Deep center related to hydrogen and carbon in p-type silicon

Abstract

We have found a hole trap related to hydrogen and carbon in p-type crystalline silicon after hydrogen and deuterium injection by chemical etching and plasma exposure. It was found from deep-level transient spectroscopy that this center is located at 0.33 eV above the valence band and shows no Poole–Frenkel effect in electric fields lower than 6×103 V/cm. The depth profiling technique using deep-level transient spectroscopy indicated that this center is distributed over the range 1–7 μm from the surface with densities of 1011–1013 cm−3, depending on the hydrogenation method. On the other hand, secondary ions mass spectroscopy revealed that the majority of deuterium injected into silicon exists within a much shallower region less than 60 nm from the surface with higher densities of 1018–1020 cm−3. We have therefore concluded that the majority of injected hydrogen stays in the near-surface region probably in the form of a molecule and larger clusters and only the minority diffuses into the bulk in an atomic form to form an electrically active complex with carbon. We performed annealing experiments to investigate the thermal stability of the complex. It was stable in the dark up to 100 °C, above which it was completely annihilated in first-order kinetics with an activation energy of about 1.7 eV. The illumination of band gap light with and without a reverse bias at room temperature and at 50 °C induced no effect on the stability of the trap.
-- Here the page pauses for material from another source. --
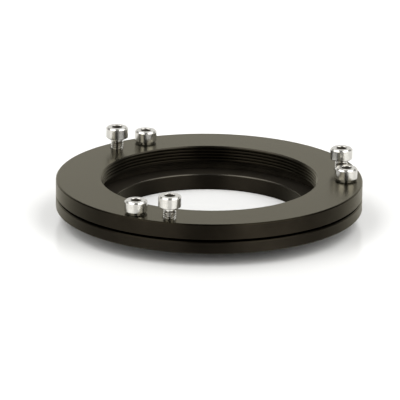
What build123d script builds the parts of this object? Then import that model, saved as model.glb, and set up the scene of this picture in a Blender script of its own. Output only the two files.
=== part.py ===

This is contrast to the photoinduced annihilation of a recently observed electron trap related also to hydrogen and carbon and with comparable thermal stability in n-type silicon. These similarities and differences between the two traps and the comparison of the present results with the recently published theoretical calculations of the total energy of hydrogen configurations in the hydrogen-carbon complex suggest that the previously observed electron trap and the presently observed hole trap arise from two different defects with similar origins and structures and are tentatively ascribed to the electronic states of ‘‘bond-centered’’ and ‘‘anti-bonding of carbon’’ configurations of hydrogen in the hydrogen-carbon complex, respectively.